Quote, please, the line with "points = [for", the line with "import math", and every line between them, exactly and with nothing else.

· · ·

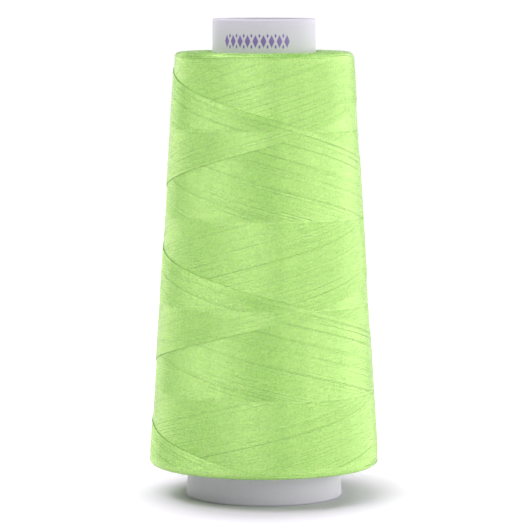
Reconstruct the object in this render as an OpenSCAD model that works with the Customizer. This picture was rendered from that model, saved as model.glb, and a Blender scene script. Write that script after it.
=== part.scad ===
// Cone of sewing thread, standing on its base, as an overlock machine or a thread stand takes it.
// One moulded plastic cone, open at both ends, carries one thread, cross-wound from end to end.
// Millimetres, +Z up, origin at the centre of the base.

/* [Cone] */
// Height of the cone, from its base to the rim of its nose
cone_h = 115; // [95:1:150]
// Outer diameter at the base, where the cone stands
base_d = 37.6; // [33:0.5:44]
// Outer diameter of the straight nose
nose_d = 24.8; // [20:0.1:29]
// Length of the straight nose, whose upper part is bare
nose_h = 13.6; // [11:0.1:18]
// Thickness of the cone's wall
wall = 1.6; // [1.2:0.1:2.4]
// Radius on the outer edges of the base and of the nose's rim
edge_r = 0.5; // [0.2:0.05:0.6]

/* [Winding] */
// Depth of the thread on the cone, measured level
winding_t = 9.6; // [6:0.1:14]
// Length of cone left bare below the thread
bare_base = 7.5; // [4:0.1:12]
// Length of nose left bare above the thread
bare_nose = 7.9; // [5:0.1:10]
// Radius on the shoulders of the wound thread
shoulder_r = 1.6; // [0.8:0.1:2]
// Clearance between the cone and the thread wound on it
seat_gap = 0.2; // [0.1:0.05:0.4]

/* [Outer turns] */
// Diameter of each drawn turn of the outer layer
turn_d = 0.5; // [0.4:0.05:1]
// Clear distance between rising and falling turns where they cross
cross_gap = 0.5; // [0.47:0.01:0.6]
// Clear distance between the outer layer and the plain winding under it
under_gap = 0.1; // [0.1:0.05:0.5]
// Turns in the outer layer, laid in five double strokes
turns = 24; // [21:1:24]
// Angle on each side of a reversal over which the traverse slows and turns back
turn_back = 60; // [30:5:90]

/* [Hidden] */
$fn = 96;

// The cone is one straight taper from the base to the foot of its straight nose.
base_r = base_d / 2;
nose_r = nose_d / 2;
nose_z = cone_h - nose_h;
slope = (base_r - nose_r) / nose_z;
taper = atan(slope);
level_wall = wall / cos(taper);
bore_r = nose_r - wall;
bore_z = (base_r - level_wall - bore_r) / slope;

// The winding keeps the cone's taper, so it is equally deep from end to end.
wind_z0 = bare_base;
wind_z1 = cone_h - bare_nose;

// The outer layer is one tube. Its rings lie on the same planes in every turn, so crossing chords
// keep their distance, but each chord dips towards the round winding under it.
rings = 24;
sides = 6;
step_a = 360 / rings;
dip = wind_r(wind_z0) * (1 - cos(step_a / 2));
layer_step = turn_d + cross_gap;
core_inset = layer_step + turn_d + dip + under_gap;

// Wound angles: one stroke of the traverse, the lead of a double stroke on the next one, and the
// half width of the climb between layers. The start lies midway between two falling turns.
double_strokes = 5;
stroke_a = 360 * turns / (2 * double_strokes);
lead_a = 360 / double_strokes;
climb_a = lead_a / 2;
start_p = 3.25 * lead_a;
start_a = 162;
open_turn = 0.4;
ring_count = floor((turns - open_turn) * rings) + 1;

// Each end leaves the layer by a quarter bend, runs square to the winding below it for one tube
// diameter, and stops at the same clear distance from it as the turns.
end_run = turn_d;
bend_r = core_inset - turn_d / 2 - end_run - under_gap;
bend_steps = 3;

// Radius of the cone's taper and of the wound package at height z, and what its shoulders take off.
function cone_r(z) = base_r - slope * z;
function wind_r(z) = cone_r(z) + winding_t;
function from_end(z) = min(z - wind_z0, wind_z1 - z);
function below_shoulder(e) = max(0, shoulder_r - e);
function shoulder_inset(z) = let (b = below_shoulder(from_end(z)))
    shoulder_r - sqrt(shoulder_r * shoulder_r - b * b);

// Share of the traverse, 0 to 1, at wound angle p. It is a parabola near each reversal.
function folded(p) = p < stroke_a ? p : 2 * stroke_a - p;
function eased(m) = m < turn_back ? (m * m / turn_back + turn_back) / 2 : m;
function travel(m) = m < stroke_a / 2 ? eased(m) : stroke_a - eased(stroke_a - m);
function share(p) = (travel(folded(p)) - turn_back / 2) / (stroke_a - turn_back);

// Layer at wound angle p: 0 for falling turns, 1 for rising turns, which lie over them.
function smooth(t) = let (c = min(1, max(0, t))) c * c * (3 - 2 * c);
function climb(q) = smooth((q + climb_a) / (2 * climb_a));
function layer(p) = p < stroke_a / 2 ? climb(p)
    : p < 1.5 * stroke_a ? 1 - climb(p - stroke_a)
    : climb(p - 2 * stroke_a);

// Point i of the wound tube's centreline.
function turn_point(i) = let (
    a = start_a + i * step_a,
    p = (start_p + i * step_a) % (2 * stroke_a),
    z = wind_z0 + turn_d / 2 + share(p) * (wind_z1 - wind_z0 - turn_d),
    r = wind_r(z) - shoulder_inset(z) - turn_d / 2 - (1 - layer(p)) * layer_step)
    [r * cos(a), r * sin(a), z];

function unit(v) = v / norm(v);
function backwards(list) = [for (i = [len(list) - 1:-1:0]) list[i]];

// Points of an end that leaves point c heading along t, and dives square to the taper.
function dive(c, t) = let (
    out = unit([c.x, c.y, 0]),
    down = -cos(taper) * out - [0, 0, sin(taper)],
    ahead = unit(t - (t * down) * down),
    bend = [for (k = [1:bend_steps]) let (f = 90 * k / bend_steps)
        c + bend_r * (sin(f) * ahead + (1 - cos(f)) * down)])
    concat(bend, [bend[bend_steps - 1] + end_run * down]);

wound = [for (i = [0:ring_count - 1]) turn_point(i)];
head = dive(wound[0], wound[0] - wound[1]);
tail = dive(wound[ring_count - 1], wound[ring_count - 1] - wound[ring_count - 2]);
path = concat(backwards(head), wound, tail);

// Least clear distance of the tube to itself: between the chords that share a sector, and from
// the points of each end to every chord that it doesn't grow from.
function chord_gap(d0, e) = norm(d0 + min(1, max(0, -(d0 * e) / max(e * e, 1e-9))) * e);
sector_gaps = [for (i = [0:ring_count - 2], j = [i + rings:rings:ring_count - 2])
    chord_gap(wound[i] - wound[j], wound[i + 1] - wound[j + 1] - wound[i] + wound[j])];
head_gaps = [for (p = head, j = [2:ring_count - 2])
    chord_gap(wound[j] - p, wound[j + 1] - wound[j])];
tail_gaps = [for (p = tail, j = [0:ring_count - 4])
    chord_gap(wound[j] - p, wound[j + 1] - wound[j])];
least_gap = min(concat(sector_gaps, head_gaps, tail_gaps)) - turn_d;
echo(turns_wound = (ring_count - 1) / rings, least_gap_mm = least_gap);

// Points of an arc about c, from angle a0 to a1, for the section of a turned shape.
function arc(c, r, a0, a1) = [for (k = [0:6]) let (a = a0 + (a1 - a0) * k / 6)
    c + r * [cos(a), sin(a)]];

// Arcs that round the lower and the upper outer corner of a tapered side, at heights z0 and z1.
function lower_round(side_r, z0, r) = arc([side_r(z0 + r) - r / cos(taper), z0 + r], r, -90, taper);
function upper_round(side_r, z1, r) = arc([side_r(z1 - r) - r / cos(taper), z1 - r], r, taper, 90);

module cone() {
    color("gainsboro")
    rotate_extrude()
    polygon(concat(
        lower_round(function(z) cone_r(z), 0, edge_r),
        [[nose_r, nose_z]],
        arc([nose_r - edge_r, cone_h - edge_r], edge_r, 0, 90),
        [[bore_r, cone_h], [bore_r, bore_z], [base_r - level_wall, 0]]));
}

module inner_winding() {
    core_r = function(z) wind_r(z) - core_inset;
    color("yellowgreen")
    rotate_extrude()
    polygon(concat(
        [[cone_r(wind_z0) + seat_gap, wind_z0]],
        lower_round(core_r, wind_z0, shoulder_r),
        upper_round(core_r, wind_z1, shoulder_r),
        [[nose_r + seat_gap, wind_z1], [nose_r + seat_gap, nose_z]]));
}

module outer_turns() {
    last = len(path) - 1;
    across = function(i) unit(path[min(i + 1, last)] - path[max(i - 1, 0)]);
    points = [for (i = [0:last]) let (
        along = across(i),
        side = unit(cross(along, [0, 0, 1])),
        up = cross(side, along))
        for (k = [0:sides - 1])
            path[i] + turn_d / 2 * (cos(k * 360 / sides) * side + sin(k * 360 / sides) * up)];
    corner = function(i, k) i * sides + k % sides;
    color("greenyellow")
    polyhedron(points, concat(
        [for (i = [0:last - 1], k = [0:sides - 1]) [corner(i, k), corner(i, k + 1), corner(i + 1, k + 1)]],
        [for (i = [0:last - 1], k = [0:sides - 1]) [corner(i, k), corner(i + 1, k + 1), corner(i + 1, k)]],
        [for (k = [1:sides - 2]) [0, k + 1, k]],
        [for (k = [1:sides - 2]) [corner(last, 0), corner(last, k), corner(last, k + 1)]]));
}

cone();
inner_winding();
outer_turns();
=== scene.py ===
# %% [markdown]
# # A cone of sewing thread
# A thread cone is two real pieces. A hollow plastic moulding carries the thread, and some kilometres of it
# are cross-wound on the moulding. The winding machine turns the cone at a steady speed while a guide runs up
# and down it, so the thread lies in long spirals that slope one way going up and the other way coming down.
# The looks of the cone are in that winding, so it is built here from separate strands, laid by the rules of
# the machine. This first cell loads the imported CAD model, which fixes every size and place. It has +Z up, in
# metres.

# %% Load the frame
import math

import bpy
import numpy as np
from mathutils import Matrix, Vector


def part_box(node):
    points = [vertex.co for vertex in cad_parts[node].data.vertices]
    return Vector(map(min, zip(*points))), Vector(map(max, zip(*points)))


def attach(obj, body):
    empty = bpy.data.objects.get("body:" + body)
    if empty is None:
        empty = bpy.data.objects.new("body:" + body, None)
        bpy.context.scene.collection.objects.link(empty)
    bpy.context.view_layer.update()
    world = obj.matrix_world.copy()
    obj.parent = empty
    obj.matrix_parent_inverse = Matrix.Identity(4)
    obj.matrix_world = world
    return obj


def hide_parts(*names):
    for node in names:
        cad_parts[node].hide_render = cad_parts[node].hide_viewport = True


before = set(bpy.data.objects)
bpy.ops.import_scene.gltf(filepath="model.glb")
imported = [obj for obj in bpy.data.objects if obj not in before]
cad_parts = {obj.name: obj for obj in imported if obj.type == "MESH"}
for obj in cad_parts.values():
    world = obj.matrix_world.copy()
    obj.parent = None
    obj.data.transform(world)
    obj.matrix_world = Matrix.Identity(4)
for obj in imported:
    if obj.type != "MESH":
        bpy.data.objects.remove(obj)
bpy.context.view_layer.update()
MM = 0.001

# %% [markdown]
# ## Sizes
# The frame gives the cone's height and the two ends of the winding. The radii, the wall and the rounded edges
# repeat the CAD model's own values, because a box alone doesn't hold them.

# %% Driving sizes, in millimetres
CONE_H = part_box("cone")[1].z / MM
WIND_Z0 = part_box("inner_winding")[0].z / MM
WIND_Z1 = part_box("inner_winding")[1].z / MM
BASE_R = 18.8
NOSE_R = 12.4
NOSE_LEN = 13.6
WALL = 1.6
EDGE_R = 0.5
WIND_DEPTH = 9.6
SHOULDER_R = 1.6
SEAT = 0.2

NOSE_Z = CONE_H - NOSE_LEN
SLOPE = (BASE_R - NOSE_R) / NOSE_Z
TAPER = math.atan(SLOPE)


def cone_r(z):
    """Radius of the cone's tapered outside at height z: the base radius less the slope times z."""
    return BASE_R - SLOPE * z


print("taper, degrees:", round(math.degrees(TAPER), 2))
print("winding from", round(WIND_Z0, 2), "to", round(WIND_Z1, 2), "mm")

# %% [markdown]
# ## From arrays to meshes
# Blender can take a whole mesh from arrays. So each piece is worked out with numpy as a grid of points: one
# direction runs round the section, and the other runs along the path. Two helpers turn such grids into
# a mesh. The printed volume is a check as well as a fact: it is positive only if the faces point outwards.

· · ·

* **The completed task**
    points = [for (i = [0:last]) let (
        along = across(i),
        side = unit(cross(along, [0, 0, 1])),
        up = cross(side, along))
        for (k = [0:sides - 1])
            path[i] + turn_d / 2 * (cos(k * 360 / sides) * side + sin(k * 360 / sides) * up)];
    corner = function(i, k) i * sides + k % sides;
    color("greenyellow")
    polyhedron(points, concat(
        [for (i = [0:last - 1], k = [0:sides - 1]) [corner(i, k), corner(i, k + 1), corner(i + 1, k + 1)]],
        [for (i = [0:last - 1], k = [0:sides - 1]) [corner(i, k), corner(i + 1, k + 1), corner(i + 1, k)]],
        [for (k = [1:sides - 2]) [0, k + 1, k]],
        [for (k = [1:sides - 2]) [corner(last, 0), corner(last, k), corner(last, k + 1)]]));
}

cone();
inner_winding();
outer_turns();
=== scene.py ===
# %% [markdown]
# # A cone of sewing thread
# A thread cone is two real pieces. A hollow plastic moulding carries the thread, and some kilometres of it
# are cross-wound on the moulding. The winding machine turns the cone at a steady speed while a guide runs up
# and down it, so the thread lies in long spirals that slope one way going up and the other way coming down.
# The looks of the cone are in that winding, so it is built here from separate strands, laid by the rules of
# the machine. This first cell loads the imported CAD model, which fixes every size and place. It has +Z up, in
# metres.

# %% Load the frame
import math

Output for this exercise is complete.